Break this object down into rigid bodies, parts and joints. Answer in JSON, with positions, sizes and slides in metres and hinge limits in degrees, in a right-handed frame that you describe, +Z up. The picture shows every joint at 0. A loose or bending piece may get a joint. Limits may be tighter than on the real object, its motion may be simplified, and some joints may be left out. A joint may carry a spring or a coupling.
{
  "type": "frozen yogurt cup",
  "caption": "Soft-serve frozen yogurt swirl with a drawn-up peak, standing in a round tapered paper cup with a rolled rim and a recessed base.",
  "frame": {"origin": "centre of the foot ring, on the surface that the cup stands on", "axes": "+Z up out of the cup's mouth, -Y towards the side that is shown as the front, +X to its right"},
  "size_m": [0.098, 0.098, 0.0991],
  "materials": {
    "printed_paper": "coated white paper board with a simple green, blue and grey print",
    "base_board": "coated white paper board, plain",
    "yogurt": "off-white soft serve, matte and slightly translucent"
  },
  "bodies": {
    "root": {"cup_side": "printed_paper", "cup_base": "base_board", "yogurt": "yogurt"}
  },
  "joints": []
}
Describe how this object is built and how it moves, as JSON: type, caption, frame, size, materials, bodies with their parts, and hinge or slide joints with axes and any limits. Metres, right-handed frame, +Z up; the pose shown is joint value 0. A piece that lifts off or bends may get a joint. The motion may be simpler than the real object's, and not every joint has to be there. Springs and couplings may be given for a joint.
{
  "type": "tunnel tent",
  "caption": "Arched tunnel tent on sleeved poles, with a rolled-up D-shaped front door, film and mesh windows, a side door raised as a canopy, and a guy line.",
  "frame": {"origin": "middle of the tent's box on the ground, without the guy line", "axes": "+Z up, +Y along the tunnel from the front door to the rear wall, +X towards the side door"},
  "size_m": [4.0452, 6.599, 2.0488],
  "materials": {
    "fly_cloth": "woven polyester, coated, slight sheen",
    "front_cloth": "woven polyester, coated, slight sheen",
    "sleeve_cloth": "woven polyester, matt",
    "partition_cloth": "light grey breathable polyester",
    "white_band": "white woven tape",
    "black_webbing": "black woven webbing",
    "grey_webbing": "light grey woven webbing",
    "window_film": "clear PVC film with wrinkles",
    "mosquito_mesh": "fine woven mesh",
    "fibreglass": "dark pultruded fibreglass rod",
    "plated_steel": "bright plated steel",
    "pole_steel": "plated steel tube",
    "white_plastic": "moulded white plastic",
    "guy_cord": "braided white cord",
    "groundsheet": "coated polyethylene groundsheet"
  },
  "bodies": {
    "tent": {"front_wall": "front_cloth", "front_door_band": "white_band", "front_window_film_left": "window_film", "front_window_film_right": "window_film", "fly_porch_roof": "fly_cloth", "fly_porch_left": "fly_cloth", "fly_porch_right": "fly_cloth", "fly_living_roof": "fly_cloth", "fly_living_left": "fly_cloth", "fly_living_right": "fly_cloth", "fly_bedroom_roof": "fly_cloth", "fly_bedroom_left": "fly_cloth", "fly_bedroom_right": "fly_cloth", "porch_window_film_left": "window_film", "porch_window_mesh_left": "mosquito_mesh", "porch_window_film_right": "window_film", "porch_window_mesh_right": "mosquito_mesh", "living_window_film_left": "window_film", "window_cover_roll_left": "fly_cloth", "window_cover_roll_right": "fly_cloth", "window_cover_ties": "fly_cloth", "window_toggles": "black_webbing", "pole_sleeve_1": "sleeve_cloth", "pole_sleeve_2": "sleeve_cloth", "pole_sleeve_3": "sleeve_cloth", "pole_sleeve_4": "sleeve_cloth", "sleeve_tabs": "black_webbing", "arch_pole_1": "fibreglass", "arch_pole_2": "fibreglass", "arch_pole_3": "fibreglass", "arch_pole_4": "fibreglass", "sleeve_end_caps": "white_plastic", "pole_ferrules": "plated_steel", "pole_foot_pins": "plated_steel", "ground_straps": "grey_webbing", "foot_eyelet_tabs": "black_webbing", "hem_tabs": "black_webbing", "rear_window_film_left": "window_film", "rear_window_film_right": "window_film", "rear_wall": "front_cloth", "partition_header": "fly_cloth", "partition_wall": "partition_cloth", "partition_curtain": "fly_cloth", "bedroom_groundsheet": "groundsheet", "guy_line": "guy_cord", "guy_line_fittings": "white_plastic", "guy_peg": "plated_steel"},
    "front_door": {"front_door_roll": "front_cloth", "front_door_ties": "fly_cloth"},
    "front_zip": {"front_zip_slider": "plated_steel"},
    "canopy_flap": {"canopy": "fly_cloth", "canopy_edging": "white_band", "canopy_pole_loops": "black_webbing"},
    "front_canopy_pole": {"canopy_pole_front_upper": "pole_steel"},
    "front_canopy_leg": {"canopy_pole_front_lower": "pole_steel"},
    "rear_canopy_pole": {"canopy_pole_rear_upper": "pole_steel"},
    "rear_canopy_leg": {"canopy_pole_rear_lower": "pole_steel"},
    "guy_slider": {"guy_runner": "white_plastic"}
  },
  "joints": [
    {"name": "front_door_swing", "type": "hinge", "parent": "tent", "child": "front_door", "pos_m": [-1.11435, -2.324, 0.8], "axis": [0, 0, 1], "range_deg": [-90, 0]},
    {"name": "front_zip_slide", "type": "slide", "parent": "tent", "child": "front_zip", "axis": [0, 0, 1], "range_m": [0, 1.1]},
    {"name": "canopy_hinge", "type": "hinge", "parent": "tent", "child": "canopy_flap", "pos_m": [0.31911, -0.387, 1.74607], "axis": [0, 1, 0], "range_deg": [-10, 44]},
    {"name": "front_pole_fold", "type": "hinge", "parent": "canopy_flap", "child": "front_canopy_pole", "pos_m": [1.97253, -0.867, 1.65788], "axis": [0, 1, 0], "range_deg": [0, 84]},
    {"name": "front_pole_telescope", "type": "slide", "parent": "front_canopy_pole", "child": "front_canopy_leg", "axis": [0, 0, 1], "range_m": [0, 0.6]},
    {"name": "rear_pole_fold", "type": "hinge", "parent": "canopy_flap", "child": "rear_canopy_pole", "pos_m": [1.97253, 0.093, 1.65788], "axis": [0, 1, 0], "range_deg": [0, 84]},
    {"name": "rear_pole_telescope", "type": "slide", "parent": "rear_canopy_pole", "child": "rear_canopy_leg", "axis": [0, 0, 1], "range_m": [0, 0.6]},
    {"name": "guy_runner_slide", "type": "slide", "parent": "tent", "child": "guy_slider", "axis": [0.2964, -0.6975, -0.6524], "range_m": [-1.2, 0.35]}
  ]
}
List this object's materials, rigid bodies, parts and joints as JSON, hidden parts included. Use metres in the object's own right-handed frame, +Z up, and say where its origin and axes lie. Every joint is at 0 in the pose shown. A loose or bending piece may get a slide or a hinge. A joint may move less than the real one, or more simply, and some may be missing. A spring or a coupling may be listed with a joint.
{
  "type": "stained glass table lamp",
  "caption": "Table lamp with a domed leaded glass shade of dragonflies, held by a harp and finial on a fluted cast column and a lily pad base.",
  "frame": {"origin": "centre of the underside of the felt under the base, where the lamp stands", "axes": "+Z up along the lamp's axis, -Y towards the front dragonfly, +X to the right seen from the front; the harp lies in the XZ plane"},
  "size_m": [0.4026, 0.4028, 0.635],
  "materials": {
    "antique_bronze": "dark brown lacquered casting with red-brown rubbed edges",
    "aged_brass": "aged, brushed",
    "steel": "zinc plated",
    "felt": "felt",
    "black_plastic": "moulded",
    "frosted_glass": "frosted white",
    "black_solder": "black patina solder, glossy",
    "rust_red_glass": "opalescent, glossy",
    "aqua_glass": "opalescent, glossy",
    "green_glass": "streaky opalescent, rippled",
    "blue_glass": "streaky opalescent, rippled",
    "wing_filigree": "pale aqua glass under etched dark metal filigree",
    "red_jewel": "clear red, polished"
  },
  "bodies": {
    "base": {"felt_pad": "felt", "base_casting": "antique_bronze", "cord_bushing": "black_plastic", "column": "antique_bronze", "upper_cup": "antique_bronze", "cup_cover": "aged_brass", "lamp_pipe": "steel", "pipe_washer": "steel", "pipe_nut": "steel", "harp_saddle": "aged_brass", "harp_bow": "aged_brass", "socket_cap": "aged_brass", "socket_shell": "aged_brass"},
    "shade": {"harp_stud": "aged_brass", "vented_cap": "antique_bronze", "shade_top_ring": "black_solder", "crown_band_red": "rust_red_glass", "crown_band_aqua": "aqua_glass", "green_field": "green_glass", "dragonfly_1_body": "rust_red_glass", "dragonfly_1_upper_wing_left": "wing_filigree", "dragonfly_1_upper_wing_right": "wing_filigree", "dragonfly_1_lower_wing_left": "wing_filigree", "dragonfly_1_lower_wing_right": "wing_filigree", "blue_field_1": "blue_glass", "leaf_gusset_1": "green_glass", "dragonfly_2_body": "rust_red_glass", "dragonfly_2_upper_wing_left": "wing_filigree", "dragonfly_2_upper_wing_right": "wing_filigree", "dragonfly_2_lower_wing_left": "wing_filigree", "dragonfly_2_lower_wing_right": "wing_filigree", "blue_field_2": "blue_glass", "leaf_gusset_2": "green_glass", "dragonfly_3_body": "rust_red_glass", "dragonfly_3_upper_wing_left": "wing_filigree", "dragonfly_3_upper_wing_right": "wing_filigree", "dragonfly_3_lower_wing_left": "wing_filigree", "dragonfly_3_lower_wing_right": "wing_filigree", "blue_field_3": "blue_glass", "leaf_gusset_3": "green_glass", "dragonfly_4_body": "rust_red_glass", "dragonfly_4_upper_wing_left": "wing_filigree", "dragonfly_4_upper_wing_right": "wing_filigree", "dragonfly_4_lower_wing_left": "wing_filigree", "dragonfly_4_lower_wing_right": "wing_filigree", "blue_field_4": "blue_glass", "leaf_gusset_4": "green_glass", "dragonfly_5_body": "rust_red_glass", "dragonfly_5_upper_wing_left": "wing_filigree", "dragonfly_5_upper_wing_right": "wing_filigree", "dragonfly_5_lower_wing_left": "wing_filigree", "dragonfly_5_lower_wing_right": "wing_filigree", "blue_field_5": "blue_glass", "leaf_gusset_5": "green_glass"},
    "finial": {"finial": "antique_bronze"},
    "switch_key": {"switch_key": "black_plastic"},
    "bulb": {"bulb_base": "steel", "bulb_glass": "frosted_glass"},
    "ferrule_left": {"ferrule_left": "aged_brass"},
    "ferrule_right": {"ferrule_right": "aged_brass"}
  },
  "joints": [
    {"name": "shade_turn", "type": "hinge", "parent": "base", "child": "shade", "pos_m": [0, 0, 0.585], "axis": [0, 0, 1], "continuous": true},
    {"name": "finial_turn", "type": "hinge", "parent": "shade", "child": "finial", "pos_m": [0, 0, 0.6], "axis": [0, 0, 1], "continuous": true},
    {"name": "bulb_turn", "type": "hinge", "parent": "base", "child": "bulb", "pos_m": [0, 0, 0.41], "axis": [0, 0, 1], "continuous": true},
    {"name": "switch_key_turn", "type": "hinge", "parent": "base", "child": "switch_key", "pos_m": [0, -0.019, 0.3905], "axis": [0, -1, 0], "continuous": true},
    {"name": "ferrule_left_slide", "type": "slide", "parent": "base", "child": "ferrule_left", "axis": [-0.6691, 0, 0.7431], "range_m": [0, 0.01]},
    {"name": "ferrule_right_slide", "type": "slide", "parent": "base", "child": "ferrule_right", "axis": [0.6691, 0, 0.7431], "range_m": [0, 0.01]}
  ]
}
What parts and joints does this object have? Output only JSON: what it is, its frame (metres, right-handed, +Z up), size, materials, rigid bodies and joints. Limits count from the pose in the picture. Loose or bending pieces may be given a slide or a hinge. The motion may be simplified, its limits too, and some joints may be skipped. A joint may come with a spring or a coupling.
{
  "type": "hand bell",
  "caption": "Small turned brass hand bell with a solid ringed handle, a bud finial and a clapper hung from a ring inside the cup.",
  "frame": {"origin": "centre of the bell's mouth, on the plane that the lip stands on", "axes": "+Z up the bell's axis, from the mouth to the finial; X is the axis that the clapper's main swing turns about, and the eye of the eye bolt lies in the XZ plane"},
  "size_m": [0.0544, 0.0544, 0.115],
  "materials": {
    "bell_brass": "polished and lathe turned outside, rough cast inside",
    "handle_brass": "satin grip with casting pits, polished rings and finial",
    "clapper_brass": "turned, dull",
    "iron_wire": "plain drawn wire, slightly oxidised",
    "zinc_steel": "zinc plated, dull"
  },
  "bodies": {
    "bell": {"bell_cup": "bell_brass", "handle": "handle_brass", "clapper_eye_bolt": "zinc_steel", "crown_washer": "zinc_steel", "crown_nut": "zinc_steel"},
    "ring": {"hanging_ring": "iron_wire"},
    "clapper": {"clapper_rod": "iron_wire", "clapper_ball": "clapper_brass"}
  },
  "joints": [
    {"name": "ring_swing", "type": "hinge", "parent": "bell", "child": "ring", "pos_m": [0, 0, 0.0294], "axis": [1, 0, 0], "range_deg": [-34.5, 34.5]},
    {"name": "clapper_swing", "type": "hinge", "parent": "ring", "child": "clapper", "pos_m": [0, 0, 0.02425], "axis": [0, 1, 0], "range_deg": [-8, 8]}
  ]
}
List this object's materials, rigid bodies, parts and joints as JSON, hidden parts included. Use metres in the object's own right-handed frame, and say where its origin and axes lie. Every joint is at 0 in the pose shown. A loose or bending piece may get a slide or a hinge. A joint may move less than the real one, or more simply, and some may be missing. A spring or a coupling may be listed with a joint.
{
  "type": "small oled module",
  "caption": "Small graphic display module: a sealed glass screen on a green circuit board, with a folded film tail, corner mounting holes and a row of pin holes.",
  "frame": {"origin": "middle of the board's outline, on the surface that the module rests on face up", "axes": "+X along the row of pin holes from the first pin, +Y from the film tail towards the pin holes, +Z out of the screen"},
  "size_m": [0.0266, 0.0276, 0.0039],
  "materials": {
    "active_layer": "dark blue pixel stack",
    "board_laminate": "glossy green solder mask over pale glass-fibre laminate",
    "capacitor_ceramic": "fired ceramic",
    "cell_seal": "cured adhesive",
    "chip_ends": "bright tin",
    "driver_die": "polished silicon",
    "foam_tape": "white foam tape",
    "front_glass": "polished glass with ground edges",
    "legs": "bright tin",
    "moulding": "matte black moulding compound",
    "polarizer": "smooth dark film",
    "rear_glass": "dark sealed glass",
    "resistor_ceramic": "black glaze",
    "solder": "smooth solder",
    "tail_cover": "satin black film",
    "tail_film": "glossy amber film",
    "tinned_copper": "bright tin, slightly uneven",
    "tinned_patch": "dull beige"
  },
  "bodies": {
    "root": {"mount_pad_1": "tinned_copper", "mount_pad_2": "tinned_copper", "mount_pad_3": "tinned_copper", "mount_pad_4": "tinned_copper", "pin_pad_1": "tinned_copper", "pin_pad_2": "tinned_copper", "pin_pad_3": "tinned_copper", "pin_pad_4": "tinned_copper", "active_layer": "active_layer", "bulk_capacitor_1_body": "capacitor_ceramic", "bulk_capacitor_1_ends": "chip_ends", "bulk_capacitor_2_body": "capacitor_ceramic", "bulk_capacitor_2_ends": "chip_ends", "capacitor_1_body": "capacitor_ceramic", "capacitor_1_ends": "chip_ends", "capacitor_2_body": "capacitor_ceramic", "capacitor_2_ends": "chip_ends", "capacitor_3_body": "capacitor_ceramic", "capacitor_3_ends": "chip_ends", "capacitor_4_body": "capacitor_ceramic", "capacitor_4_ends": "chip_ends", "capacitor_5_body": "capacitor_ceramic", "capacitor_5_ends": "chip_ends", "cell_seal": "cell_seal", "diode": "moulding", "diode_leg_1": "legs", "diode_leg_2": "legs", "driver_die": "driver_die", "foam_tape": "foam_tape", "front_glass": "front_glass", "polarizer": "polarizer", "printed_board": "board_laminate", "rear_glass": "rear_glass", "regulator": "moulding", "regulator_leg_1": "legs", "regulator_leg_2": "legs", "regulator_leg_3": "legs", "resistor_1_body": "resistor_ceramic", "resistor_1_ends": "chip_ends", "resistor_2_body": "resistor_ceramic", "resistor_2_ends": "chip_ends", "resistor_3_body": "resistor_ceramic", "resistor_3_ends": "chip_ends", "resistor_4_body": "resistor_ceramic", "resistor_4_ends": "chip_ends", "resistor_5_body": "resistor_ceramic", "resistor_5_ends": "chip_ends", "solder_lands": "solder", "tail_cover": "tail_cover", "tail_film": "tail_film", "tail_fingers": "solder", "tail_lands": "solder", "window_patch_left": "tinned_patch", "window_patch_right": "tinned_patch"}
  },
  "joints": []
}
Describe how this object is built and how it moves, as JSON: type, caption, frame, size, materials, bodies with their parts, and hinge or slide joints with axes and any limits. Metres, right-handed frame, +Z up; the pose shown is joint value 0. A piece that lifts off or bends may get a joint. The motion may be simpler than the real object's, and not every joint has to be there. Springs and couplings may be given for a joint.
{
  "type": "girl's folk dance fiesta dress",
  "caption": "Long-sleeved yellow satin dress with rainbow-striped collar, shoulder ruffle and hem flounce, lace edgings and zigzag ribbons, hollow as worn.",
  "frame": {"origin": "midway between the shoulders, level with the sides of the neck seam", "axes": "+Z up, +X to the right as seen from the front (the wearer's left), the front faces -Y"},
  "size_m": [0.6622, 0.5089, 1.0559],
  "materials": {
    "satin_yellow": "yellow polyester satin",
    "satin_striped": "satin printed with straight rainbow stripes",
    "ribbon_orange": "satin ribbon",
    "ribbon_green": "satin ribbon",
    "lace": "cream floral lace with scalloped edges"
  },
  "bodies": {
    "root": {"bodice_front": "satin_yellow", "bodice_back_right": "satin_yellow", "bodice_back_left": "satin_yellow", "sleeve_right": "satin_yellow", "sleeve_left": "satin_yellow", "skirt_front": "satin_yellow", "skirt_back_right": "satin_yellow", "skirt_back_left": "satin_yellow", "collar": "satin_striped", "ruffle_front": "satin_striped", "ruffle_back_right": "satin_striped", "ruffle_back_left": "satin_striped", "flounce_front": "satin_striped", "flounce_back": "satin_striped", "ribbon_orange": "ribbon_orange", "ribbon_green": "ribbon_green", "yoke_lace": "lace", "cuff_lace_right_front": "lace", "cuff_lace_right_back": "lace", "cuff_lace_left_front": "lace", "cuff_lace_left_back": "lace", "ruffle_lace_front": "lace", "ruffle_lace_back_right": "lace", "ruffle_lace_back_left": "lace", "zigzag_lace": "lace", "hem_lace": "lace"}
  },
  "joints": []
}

> _PROBLEM DESCRIPTION_
Select all lines in the listing that include the word "origin".

> _CORRECT RESULT_
  "frame": {"origin": "centre of the foot ring, on the surface that the cup stands on", "axes": "+Z up out of the cup's mouth, -Y towards the side that is shown as the front, +X to its right"},
  "frame": {"origin": "middle of the tent's box on the ground, without the guy line", "axes": "+Z up, +Y along the tunnel from the front door to the rear wall, +X towards the side door"},
List this object's materials, rigid bodies, parts and joints as JSON, hidden parts included. Use metres in the object's own right-handed frame, +Z up, and say where its origin and axes lie. Every joint is at 0 in the pose shown. A loose or bending piece may get a slide or a hinge. A joint may move less than the real one, or more simply, and some may be missing. A spring or a coupling may be listed with a joint.
  "frame": {"origin": "centre of the underside of the felt under the base, where the lamp stands", "axes": "+Z up along the lamp's axis, -Y towards the front dragonfly, +X to the right seen from the front; the harp lies in the XZ plane"},
  "frame": {"origin": "centre of the bell's mouth, on the plane that the lip stands on", "axes": "+Z up the bell's axis, from the mouth to the finial; X is the axis that the clapper's main swing turns about, and the eye of the eye bolt lies in the XZ plane"},
List this object's materials, rigid bodies, parts and joints as JSON, hidden parts included. Use metres in the object's own right-handed frame, and say where its origin and axes lie. Every joint is at 0 in the pose shown. A loose or bending piece may get a slide or a hinge. A joint may move less than the real one, or more simply, and some may be missing. A spring or a coupling may be listed with a joint.
  "frame": {"origin": "middle of the board's outline, on the surface that the module rests on face up", "axes": "+X along the row of pin holes from the first pin, +Y from the film tail towards the pin holes, +Z out of the screen"},
  "frame": {"origin": "midway between the shoulders, level with the sides of the neck seam", "axes": "+Z up, +X to the right as seen from the front (the wearer's left), the front faces -Y"},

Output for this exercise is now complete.